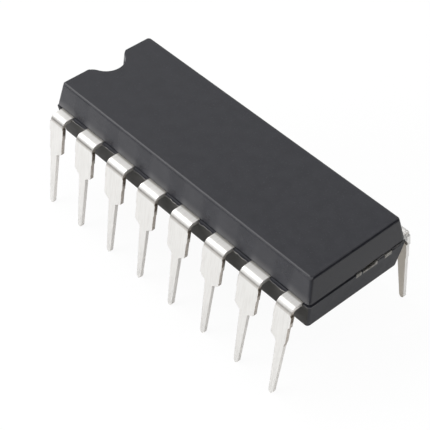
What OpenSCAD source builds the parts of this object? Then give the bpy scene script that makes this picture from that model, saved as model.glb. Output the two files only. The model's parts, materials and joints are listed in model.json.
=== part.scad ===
// Sixteen-pin dual in-line integrated circuit: a moulded body over a stamped lead frame,
// with the chip and its bond wires sealed inside. Millimetres, +Z up, standing on its lead tips.
// +X runs along the body from the notched end, the near row (leads 1 to 8) is on the -Y side.

/* [Lead frame] */
// Distance between neighbouring leads of a row
pitch = 2.54; // [2.4:0.02:2.7]
// Thickness of the lead frame sheet
sheet_t = 0.22; // [0.2:0.01:0.3]
// Width of a lead where it leaves the body and over its shoulder
shoulder_w = 1.35; // [1.1:0.05:1.6]
// Width of the shoulder's outer half on the four leads at the ends of the rows
end_half_w = 0.33; // [0.3:0.01:0.5]
// Width of the thin leg just under the shoulder
leg_w = 0.54; // [0.4:0.01:0.6]
// Width of the thin leg where its rounded tip starts
tip_w = 0.3; // [0.2:0.01:0.4]
// Length of the rounded tip
tip_l = 0.22; // [0.1:0.01:0.4]

/* [Lead shape] */
// Straight run of a lead from the body to its bend
strap_run = 0.36; // [0.2:0.01:0.6]
// Radius of the bend on its outer side
bend_r = 0.38; // [0.34:0.01:0.6]
// Angle by which each row splays outwards
splay = 8; // [0:1:12]
// Height from the lead tips to the parting plane of the body
stand_h = 5.76; // [5.2:0.02:6.6]
// Drop from the parting plane to the end of the straight shoulder
shoulder_drop = 2.06; // [1.8:0.02:2.5]
// Height over which the shoulder narrows to the leg
shoulder_fade = 0.34; // [0.2:0.02:0.6]

/* [Cut stubs of the dam bar] */
// Drop from the parting plane to the top of the stubs
stub_drop = 0.42; // [0.36:0.02:0.6]
// Height of the stubs
stub_h = 0.74; // [0.5:0.02:0.9]
// How far they stand out from the shoulders between the leads
stub_proud = 0.04; // [0.02:0.01:0.06]
// How far they stand out from the outer sides of the four end leads
end_stub_proud = 0.08; // [0.04:0.01:0.12]

/* [Body] */
// Width of the body's lower half at the parting plane
body_w = 6.62; // [6.2:0.02:7]
// Body left beyond the middle of the last lead of a row
body_end = 0.79; // [0.7:0.01:1]
// Thickness of the upper half
upper_h = 1.5; // [1.44:0.02:1.9]
// Thickness of the lower half
lower_h = 1.78; // [1.5:0.02:2]
// Lean of the upper half's long walls, in degrees
upper_draft = 11.5; // [4:0.5:14]
// Lean of the upper half's end walls, in degrees
end_draft = 9.5; // [4:0.5:14]
// Lean of the lower half's walls, in degrees
lower_draft = 8; // [4:1:12]
// Radius of the body's upright corners
corner_r = 0.17; // [0.1:0.01:0.3]
// Rounding of the edge round the top and round the underside
edge_r = 0.13; // [0.05:0.01:0.2]
// How far the lower half stands out past the upper half at the parting plane, on average
ledge = 0.04; // [0.03:0.01:0.08]
// How far the upper half sits off the lower half, towards the notched end and the far row
half_shift = 0.03; // [0:0.01:0.03]
// Height of the fine crevice along the parting plane, and its depth behind the upper half
crevice = 0.08; // [0.04:0.01:0.1]

/* [Notch and mould marks] */
// Radius of the round notch in the end beside leads 1 and 16
notch_r = 1; // [0.6:0.05:1.2]
// Rounding of the two lips of the notch
notch_lip_r = 0.7; // [0.2:0.05:0.8]
// Depth of the notch below the top face
notch_depth = 1.3; // [0.8:0.05:1.35]
// Diameter of the ejector pin marks on the underside
ejector_d = 1.6; // [1:0.1:2.4]
// Depth of the ejector pin marks
ejector_depth = 0.06; // [0.03:0.01:0.12]
// Distance of each ejector pin mark from the middle of the underside
ejector_x = 6; // [5:0.1:7]

/* [Torn recess in each end wall] */
// Depth of the recess over the broken edge of the tie bar
tear_depth = 0.14; // [0.05:0.01:0.2]
// Drop from the parting plane to its floor
tear_floor = 0.1; // [0.06:0.01:0.15]
// Rise from the parting plane to its top
tear_top = 0.09; // [0.06:0.01:0.15]

/* [Die paddle] */
// Length of the paddle that carries the chip
paddle_l = 4.6; // [4:0.1:5]
// Width of the paddle
paddle_w = 2.8; // [2.6:0.1:3]
// Drop of the paddle below the leads
paddle_drop = 0.2; // [0.1:0.01:0.3]
// Clear gap between the paddle and the inner ends of the leads
paddle_gap = 0.35; // [0.25:0.01:0.4]
// Width of the bar that ties the paddle to each end of the frame
tie_w = 0.5; // [0.3:0.02:0.56]
// Length of the fork where that bar meets the end wall
fork_l = 0.8; // [0.6:0.05:0.8]

/* [Leads inside the body] */
// Depth of the wide anchor of each lead inside the body
anchor_l = 0.56; // [0.4:0.02:0.6]
// Diameter of the locking hole in the anchor, filled by the moulding
lock_hole_d = 0.3; // [0.2:0.02:0.34]
// Width of a lead where it leaves its anchor
root_w = 0.42; // [0.35:0.01:0.5]
// Width of a lead's inner end
finger_w = 0.35; // [0.25:0.01:0.38]
// Spacing of the inner ends at each end of the paddle
finger_pitch = 0.55; // [0.5:0.01:0.6]
// Spacing of the inner ends along each side of the paddle
side_pitch = 1.2; // [1:0.05:1.4]

/* [Chip] */
// Length of the chip
die_l = 2.7; // [2:0.1:3.6]
// Width of the chip
die_w = 1.9; // [1.4:0.1:2.2]
// Thickness of the chip
die_t = 0.3; // [0.2:0.01:0.4]
// Thickness of the adhesive under the chip
attach_t = 0.04; // [0.02:0.01:0.06]
// Margin of adhesive squeezed out round the chip
attach_margin = 0.08; // [0.04:0.01:0.15]
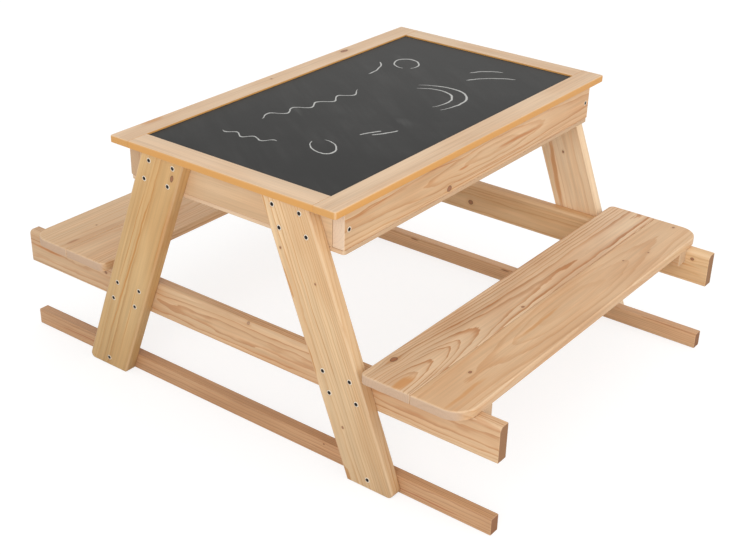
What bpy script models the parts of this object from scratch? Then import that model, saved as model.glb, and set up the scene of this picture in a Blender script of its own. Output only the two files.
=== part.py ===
++++++++++
> _WHAT YOU WILL DO_
The whole listing above needs to be written out again exactly.

> _THE RESULT_
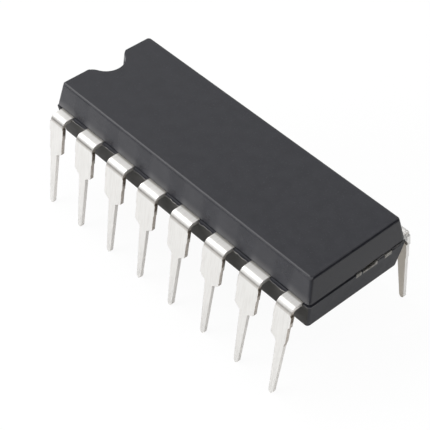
What OpenSCAD source builds the parts of this object? Then give the bpy scene script that makes this picture from that model, saved as model.glb. Output the two files only. The model's parts, materials and joints are listed in model.json.
=== part.scad ===
// Sixteen-pin dual in-line integrated circuit: a moulded body over a stamped lead frame,
// with the chip and its bond wires sealed inside. Millimetres, +Z up, standing on its lead tips.
// +X runs along the body from the notched end, the near row (leads 1 to 8) is on the -Y side.

/* [Lead frame] */
// Distance between neighbouring leads of a row
pitch = 2.54; // [2.4:0.02:2.7]
// Thickness of the lead frame sheet
sheet_t = 0.22; // [0.2:0.01:0.3]
// Width of a lead where it leaves the body and over its shoulder
shoulder_w = 1.35; // [1.1:0.05:1.6]
// Width of the shoulder's outer half on the four leads at the ends of the rows
end_half_w = 0.33; // [0.3:0.01:0.5]
// Width of the thin leg just under the shoulder
leg_w = 0.54; // [0.4:0.01:0.6]
// Width of the thin leg where its rounded tip starts
tip_w = 0.3; // [0.2:0.01:0.4]
// Length of the rounded tip
tip_l = 0.22; // [0.1:0.01:0.4]

/* [Lead shape] */
// Straight run of a lead from the body to its bend
strap_run = 0.36; // [0.2:0.01:0.6]
// Radius of the bend on its outer side
bend_r = 0.38; // [0.34:0.01:0.6]
// Angle by which each row splays outwards
splay = 8; // [0:1:12]
// Height from the lead tips to the parting plane of the body
stand_h = 5.76; // [5.2:0.02:6.6]
// Drop from the parting plane to the end of the straight shoulder
shoulder_drop = 2.06; // [1.8:0.02:2.5]
// Height over which the shoulder narrows to the leg
shoulder_fade = 0.34; // [0.2:0.02:0.6]

/* [Cut stubs of the dam bar] */
// Drop from the parting plane to the top of the stubs
stub_drop = 0.42; // [0.36:0.02:0.6]
// Height of the stubs
stub_h = 0.74; // [0.5:0.02:0.9]
// How far they stand out from the shoulders between the leads
stub_proud = 0.04; // [0.02:0.01:0.06]
// How far they stand out from the outer sides of the four end leads
end_stub_proud = 0.08; // [0.04:0.01:0.12]

/* [Body] */
// Width of the body's lower half at the parting plane
body_w = 6.62; // [6.2:0.02:7]
// Body left beyond the middle of the last lead of a row
body_end = 0.79; // [0.7:0.01:1]
// Thickness of the upper half
upper_h = 1.5; // [1.44:0.02:1.9]
// Thickness of the lower half
lower_h = 1.78; // [1.5:0.02:2]
// Lean of the upper half's long walls, in degrees
upper_draft = 11.5; // [4:0.5:14]
// Lean of the upper half's end walls, in degrees
end_draft = 9.5; // [4:0.5:14]
// Lean of the lower half's walls, in degrees
lower_draft = 8; // [4:1:12]
// Radius of the body's upright corners
corner_r = 0.17; // [0.1:0.01:0.3]
// Rounding of the edge round the top and round the underside
edge_r = 0.13; // [0.05:0.01:0.2]
// How far the lower half stands out past the upper half at the parting plane, on average
ledge = 0.04; // [0.03:0.01:0.08]
// How far the upper half sits off the lower half, towards the notched end and the far row
half_shift = 0.03; // [0:0.01:0.03]
// Height of the fine crevice along the parting plane, and its depth behind the upper half
crevice = 0.08; // [0.04:0.01:0.1]

/* [Notch and mould marks] */
// Radius of the round notch in the end beside leads 1 and 16
notch_r = 1; // [0.6:0.05:1.2]
// Rounding of the two lips of the notch
notch_lip_r = 0.7; // [0.2:0.05:0.8]
// Depth of the notch below the top face
notch_depth = 1.3; // [0.8:0.05:1.35]
// Diameter of the ejector pin marks on the underside
ejector_d = 1.6; // [1:0.1:2.4]
// Depth of the ejector pin marks
ejector_depth = 0.06; // [0.03:0.01:0.12]
// Distance of each ejector pin mark from the middle of the underside
ejector_x = 6; // [5:0.1:7]

/* [Torn recess in each end wall] */
// Depth of the recess over the broken edge of the tie bar
tear_depth = 0.14; // [0.05:0.01:0.2]
// Drop from the parting plane to its floor
tear_floor = 0.1; // [0.06:0.01:0.15]
// Rise from the parting plane to its top
tear_top = 0.09; // [0.06:0.01:0.15]

/* [Die paddle] */
// Length of the paddle that carries the chip
paddle_l = 4.6; // [4:0.1:5]
// Width of the paddle
paddle_w = 2.8; // [2.6:0.1:3]
// Drop of the paddle below the leads
paddle_drop = 0.2; // [0.1:0.01:0.3]
// Clear gap between the paddle and the inner ends of the leads
paddle_gap = 0.35; // [0.25:0.01:0.4]
// Width of the bar that ties the paddle to each end of the frame
tie_w = 0.5; // [0.3:0.02:0.56]
// Length of the fork where that bar meets the end wall
fork_l = 0.8; // [0.6:0.05:0.8]

/* [Leads inside the body] */
// Depth of the wide anchor of each lead inside the body
anchor_l = 0.56; // [0.4:0.02:0.6]
// Diameter of the locking hole in the anchor, filled by the moulding
lock_hole_d = 0.3; // [0.2:0.02:0.34]
// Width of a lead where it leaves its anchor
root_w = 0.42; // [0.35:0.01:0.5]
// Width of a lead's inner end
finger_w = 0.35; // [0.25:0.01:0.38]
// Spacing of the inner ends at each end of the paddle
finger_pitch = 0.55; // [0.5:0.01:0.6]
// Spacing of the inner ends along each side of the paddle
side_pitch = 1.2; // [1:0.05:1.4]

/* [Chip] */
// Length of the chip
die_l = 2.7; // [2:0.1:3.6]
// Width of the chip
die_w = 1.9; // [1.4:0.1:2.2]
// Thickness of the chip
die_t = 0.3; // [0.2:0.01:0.4]
// Thickness of the adhesive under the chip
attach_t = 0.04; // [0.02:0.01:0.06]
// Margin of adhesive squeezed out round the chip
attach_margin = 0.08; // [0.04:0.01:0.15]
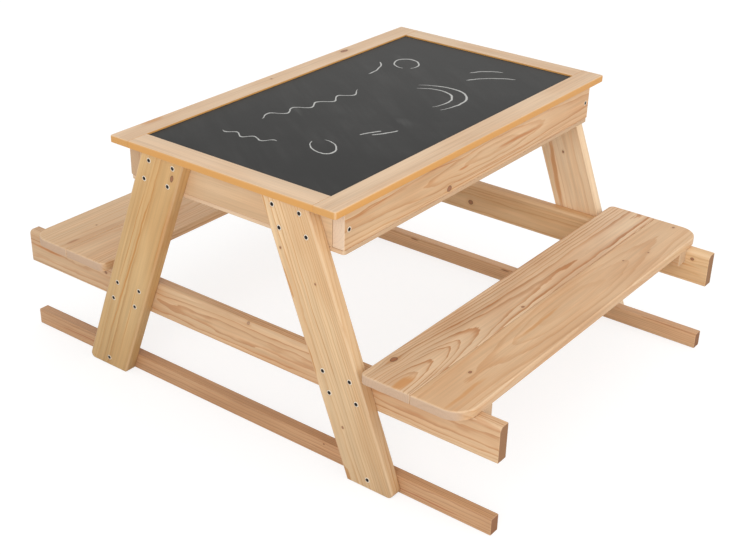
What bpy script models the parts of this object from scratch? Then import that model, saved as model.glb, and set up the scene of this picture in a Blender script of its own. Output only the two files.
=== part.py ===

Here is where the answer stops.